The big question -- with perks

NEW YORK (AP) -- The job interview has evolved into an often unique encounter that can vary widely from one company to another. Inc. magazine asked chief executives of small companies what kind of questions they ask applicants. The head of Fiberlink, an Internet consultant in Pennsylvania, asks prospective employees what was the biggest mistake they've made so far. The CEO of Great American Events in Arizona, tired of offering jobs to people only to have them accept a position with someone else, asks candidates whether they're close to taking a job with another firm. And the president of Conigliaro Industries in Massachusetts has to ask a very different kind of question, "What were you in for?" He hires prisoners and convicts to work in his recycling-services firm.

Horror extracts a price

SEATTLE (NYT) -- Stephen King, the world's best-selling novelist, is trying to rebuild his reputation with his 35th novel, Bag of Bones. Scribner, his new publisher, is convinced that King is back from the nearly pronounced dead, with a robust 1.46 million copies in its first printing of the novel. Bag of Bones may well repay the optimism of its author and its publisher, who agreed to a highly unusual contract where King received only a $2 million advance for the novel but will split the profits 50-50.

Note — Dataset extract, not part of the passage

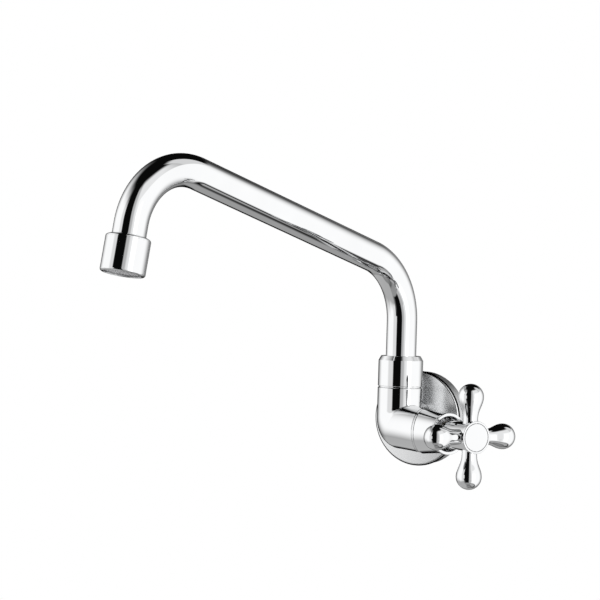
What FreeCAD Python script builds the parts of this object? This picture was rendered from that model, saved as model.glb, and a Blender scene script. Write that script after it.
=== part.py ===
import FreeCAD, Part
import math
import os

from FreeCAD import Placement, Rotation, Vector

# Wall tap with a cross handle at its side and a swan spout that swivels.
# Millimetres. The wall is the plane y = 0 and the tap stands out of it towards -Y.
# The inlet's axis is the line x = 0, z = 0. +Z is up, +X is to the user's right.
# Lengths named _Z are heights above the inlet's axis. Lengths named _AT are
# distances along the handle's axis from the post's axis.

# Where the three axes lie
POST_OUT = 33.0  # post axis from the wall
HANDLE_DROP = 4.6  # handle axis below the inlet axis
HANDLE_ANGLE = 61.0  # handle axis from straight out of the wall, towards +X
SPOUT_ANGLE = -13.0  # spout as photographed, from straight out of the wall

# Clearances
RUNNING = 0.06  # radial, between pieces that turn in one another
SLIDE = 0.08  # between flat faces that turn on one another
THREAD = 0.04  # radial, between screwed or pushed pieces
LAPPED = 0.02  # between the two ceramic discs

# Inlet and wall flange
NIPPLE_R = 10.48  # half-inch pipe thread
NIPPLE_REACH = 14.0  # thread behind the wall plane
NIPPLE_BORE_R = 6.0
NIPPLE_TAIL_R = 8.3  # three-eighths thread into the body
NIPPLE_TAIL = 9.5
BOSS_R = 10.9
BOSS_END = 5.0  # boss face from the wall
WASHER_THICK = 1.0
FLANGE_R = 28.0
FLANGE_DEPTH = 11.5
FLANGE_CROWN = 0.8  # the face's middle stands out of its edge by this
FLANGE_WALL = 1.0
FLANGE_EDGE = 0.8
FLANGE_LIP = 3.0
GRIP_RING_SECTION = 1.6

# Body casting
POST_R = 13.3
BEND_R = 5.0
LEG_UNDER = 11.8  # leg's underside below the handle axis
LEG_END_R = 11.95
LEG_LENGTH = 33.5
JOINT_Z = 19.3  # face where the swivel collar meets the body
JOINT_BEVEL = 0.6
NECK_R = 12.0
NECK_TOP_Z = 30.0
NECK_BORE_R = 10.0
NECK_FLOOR_Z = 9.0
OUTLET_CHAMBER_R = 5.2
INLET_PASSAGE_R = 5.5
INLET_PASSAGE_END = 7.6  # from the post axis
CROSS_PASSAGE_R = 2.6
CROSS_PASSAGE_OUT = 9.0  # its axis from the post axis
CROSS_PASSAGE_ANGLE = 45.0  # its nearest point to the post axis, from the inlet towards +X
SEAM_X = 22.6  # plane, square to the wall, where the sleeve meets the body
SEAM_GROOVE = 1.2
SEAM_GROOVE_DEEP = 0.45
SPIGOT_R = 11.2
SPIGOT_AT = 34.0

# Cartridge
SEAT_AT = 8.7
SEAT_PORT_R = 4.0
CHAMBER_R = 9.2
CHAMBER_END_AT = 21.0
CARTRIDGE_THREAD_R = 8.3
CARTRIDGE_THREAD_AT = 24.0
CARTRIDGE_R = 7.3
CARTRIDGE_BORE_R = 6.2
CARTRIDGE_BORE_END_AT = 30.0
GASKET_THICK = 1.0
CARTRIDGE_FLANGE_R = 10.3
CARTRIDGE_FLANGE = 2.0
HEX_FLATS = 17.0
HEX_LONG = 7.0
NOSE_R = 6.0
NOSE_END_AT = 49.0
WINDOW_WIDE = 6.0
WINDOW_AT = 16.0
WINDOW_LONG = 5.0
SEAL_THICK = 2.2
SEAL_LIP = 0.6
DISC_THICK = 2.5
DISC_PORT_R = 4.9
DISC_WEB = 2.4

# Spindle
SPINDLE_R = 4.0
DRIVER_LONG = 5.0
RING_GROOVE_DEEP = 1.1
RING_GROOVE_WIDE = 1.9
RING_GROOVES_AT = (33.0, 38.0)
CLIP_THICK = 0.9
CLIP_DEEP = 0.7
CLIP_R = 5.5
SQUARE = 5.6
SQUARE_AT = 58.0
SPINDLE_END_AT = 69.6

# Bonnet sleeve
SLEEVE_SEAM_R = 12.75
SLEEVE_WAIST_R = 11.0
SLEEVE_WAIST_AT = 49.8
SLEEVE_END_AT = 52.4
SLEEVE_END_R = 12.0
SLEEVE_MOUTH_R = 9.3
SLEEVE_LIP = 1.2
SLEEVE_DISH = 1.6
SLEEVE_WALL = 1.5

# Cross handle
HUB_REAR_AT = 51.2
HUB_REAR_R = 7.9
HUB_R = 8.5
HUB_FACE_AT = 79.6
HUB_FACE_R = 9.2
HUB_FACE_THICK = 2.0
HUB_BEVEL = 1.0
HUB_SKIRT_R = 6.7
HUB_SKIRT_END_AT = 57.0
HUB_WEB_AT = 69.9
HUB_WEB = 1.6
CAP_R = 7.9
CAP_THICK = 1.8
ARM_AT = 73.0
ARM_COUNT = 4
ARM_TIP = 29.9
ARM_BULB_R = 7.3
ARM_BULB_PULL = 4.7  # the flank leaves the bulb and the neck along their own lines,
ARM_NECK_PULL = 6.0  # and these two lengths say for how far
ARM_NECK_R = 4.3
ARM_NECK_END = 9.8
ARM_SEAT = 7.4  # arm's shoulder from the handle axis
ARM_SPIGOT_R = 2.4
ARM_SPIGOT = 2.0
SCREW_R = 2.0
SCREW_LONG = 9.0
SCREW_HEAD_R = 3.6
SCREW_HEAD = 2.6
SCREW_SOCKET = 1.5  # hexagon key, half across flats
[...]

A quarter century of phenomenal popular success at the writing trade seems to have left King remarkably unaffected. He may have 300 million copies of his books in print and an estimated annual salary of $40 million, but the 51-year-old resident of Bangor, Maine, still is a blue-jeans guy in a button-down world. But all this money earned from blood and guts and ghosts also caused King some pangs of conscience. "There's a part of me that is attracted to violent fiction, that really likes that violent chaotic behavior," he admitted. "There is an anti-social guy inside me, but there's also a very moral guy."

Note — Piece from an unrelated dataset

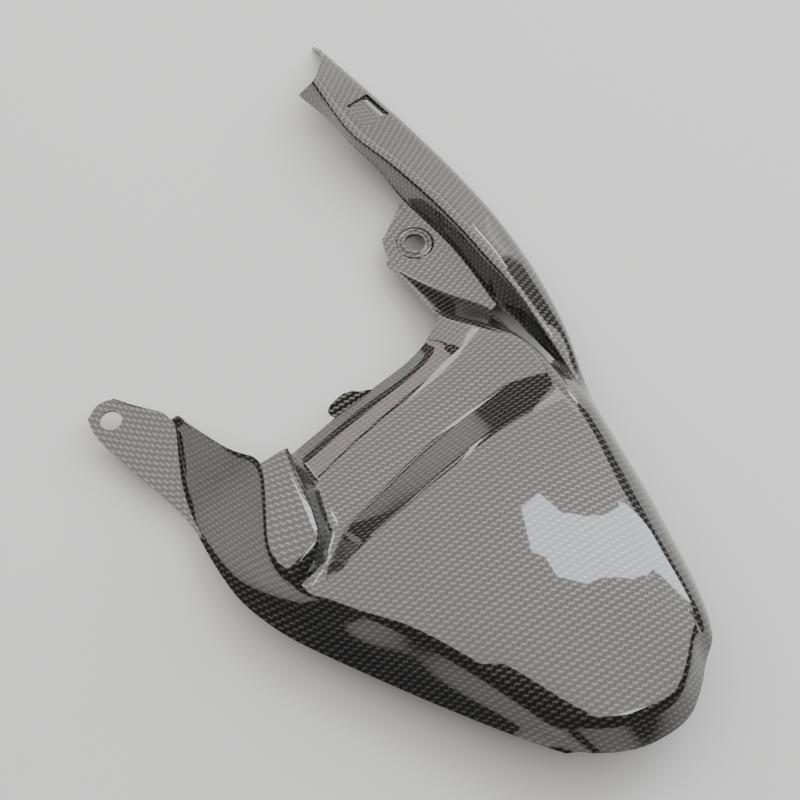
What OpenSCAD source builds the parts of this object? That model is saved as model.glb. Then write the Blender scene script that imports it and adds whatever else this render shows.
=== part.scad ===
// Rear fender of a sports motorcycle: a hugger over the rear tyre with a
// chain guard moulded on its right side, laid up as one carbon-fibre shell.
// X is to the right, Y is forwards and Z is up. The origin is the middle of the
// left mounting bore. The feature lines below are drawn from the centre plane of
// the wheel instead, with Z from the outer face of the bracket plates, and the
// finished shell is moved to the bore.

/* [Laminate] */
// Thickness of the laminate
wall = 2; // [1.6:0.1:2.4]
// Radius of the moulded creases
crease_r = 5; // [4:0.5:7]
// Facets round each moulded crease
crease_steps = 2; // [2:2:4]

/* [Tyre panel] */
// Radius of the panel round the wheel axle
arch_r = 335; // [310:5:380]
// Radius of the panel's crown across the wheel
crown_r = 350; // [280:10:500]
// Height of the crown over the bracket plates, which sets the height of the feature lines
crown_z = 56; // [50:1:62]
// Sideways place of the crown's ridge
crown_x = -5; // [-8:1:2]

/* [Mounts] */
// Diameter of the two mounting bores
bore_d = 13; // [8:0.5:14]
// Half the distance between the two bores, which sets the shell's whole width
bore_x = 108.6; // [98:0.2:119]
// Sideways place of the middle between the bores
bore_mid_x = -1.4; // [-3:0.2:0]
// Forward place of the left bore, which sets the shell's whole length
left_bore_y = 237.4; // [217:0.2:258]
// How far the right bore lies behind the left one
bore_step = 29.6; // [26:0.2:33]
// Diameter of the seat moulded round the right bore
seat_d = 24; // [20:1:26]
// Height of that seat over its plate
seat_h = 1.2; // [0.8:0.2:2]

/* [Chain guard] */
// Length of the slot in the guard
slot_l = 19.5; // [16:0.5:22]
// Width of the slot in the guard
slot_w = 7.5; // [6:0.5:8]
// Depth of the seat pressed into the guard round the slot
recess = 1.5; // [1:0.1:2]
// Width of that seat across the guard
recess_w = 26; // [24:1:28]
// Height of the guard's left crest over the plates
guard_z = 24; // [20:1:28]
// Height of the guard's right crest over the plates
guard_low_z = 3; // [0:1:6]
// Depth of the guard's right wall
guard_skirt = 15; // [10:1:20]

/* [Hidden] */
$fn = 64;
left_bore = [bore_mid_x - bore_x, left_bore_y, 0];
right_bore = [bore_mid_x + bore_x, left_bore_y - bore_step, 0];
// A fillet longer than any span, which turns a line of corners into a curve
soft = arch_r;
// How far the cutting tools reach past the laminate
reach = 10;
// The feature lines are written for bores 217.2 apart and 237.4 forward, and for a crown
// 56 high, and follow those sizes when they change
stretch = [bore_x / 108.6, left_bore_y / 237.4, crown_z / 56];
function sized(points) = [for (p = points) [for (i = [0 : 2]) p[i] * stretch[i]]];
// Places seen from above, put at one height
function level(places, z) = [for (p = places) [p[0] * stretch[0], p[1] * stretch[1], z]];
// Places seen from above, put on the arch of the tyre panel
function on_arch(places) = [for (p = level(places, 0))
    [p[0], p[1], crown_z - p[1] * p[1] / (2 * arch_r) - pow(p[0] - crown_x, 2) / (2 * crown_r)]];
function mix(a, b, t) = a + (b - a) * t;
// A line carried on past its last point, to the row count of the shell
function run_on(line, n) =
    len(line) >= n ? line
    : run_on(concat(line, [2 * line[len(line) - 1] - line[len(line) - 2]]), n);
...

This back-and-forth battle for the author's soul came to a head over a novel called Rage, finished when King was barely out of his teens, a novel filled with the fear and loathing rampant during those raging hormone years. The plot of Rage once seemed a far-fetched figment of King's vivid imagination, but it went on to become all- too-familiar in the headlines: A high school student shoots his teacher and holds his classmates hostage.

And, to King's real horror, some of the real students involved in real school murders turned out to have read Rage, may even have been inspired by the story. "I do think the book had a certain involvement in things that happened, although it was never my intent to cause any kid to go out and shoot anybody," King stressed. "But I also think -- and I'm real firm about this -- it did not cause anybody to do that. In other words, I don't think there are good kids who read Rage and turn into bad kids, violent, homicidal kids who want to shoot everybody.

"But I do think that certain materials, books, films, can act as accelerants, in the same way that an arsonist can use accelerants to make a fire burn faster. And I don't want to be any part of that. So I withdrew the book from publication. I can't change what's already out there, but there will be no future printings and it will disappear from the shelves."

Keeping everyone a Pepper

ORLANDO, Fla. (Bloomberg) -- Cadbury Schweppes' Dr Pepper bottlers will meet later this week in Orlando as the No. 3 soft-drink maker tries to continue the strong sales for its top soda. The London-based company is expected to show bottlers almost a dozen new commercials for the brand, including spots aimed at the Hispanic market.

While Cadbury's 7 UP brand has seen sales decline this year, Dr Pepper has been the star. Its sales are up 9 percent in groceries, drugstores and other retailers through Aug. 16, according to Information Resources, which tracks consumer buying patterns. Cadbury wants to maintain that strong growth as rivals Coca-Cola and PepsiCo look to capture more of the industry's sales.

"Dr Pepper is the only Cadbury brand against which Coke and Pepsi really have to compete," said Tom Pirko, president of Bevmark, a New York-based beverage consulting firm. The cherry-flavored soda provides more than 40 percent of Cadbury's U.S. beverage sales and a large share of its domestic profits. So it's vital that the company keep Dr Pepper's sales from slowing.

It's Dilbert -- live

NEW YORK (AP) -- Poking fun at the office is what Scott Adams does best. But the creator of Dilbert knows well that his satire would sag if he didn't ever reach out from behind his own desk. So armed with an overhead projector and clad in a corporate-looking shirt and tie, the cartoonist ascended a New York cabaret stage Monday night to give what was billed as his first live show for fans.

It wasn't exactly stand-up comedy. A mishmash of self-deprecating remembrances, thoughts on humor and one-liners, the one-hour show drew heavily on cartoons flashed on a screen right out of a conference room. But the audience of 450 fans -- many of whom had wondered beforehand whether he'd be funny in person -- howled and hooted with laughter.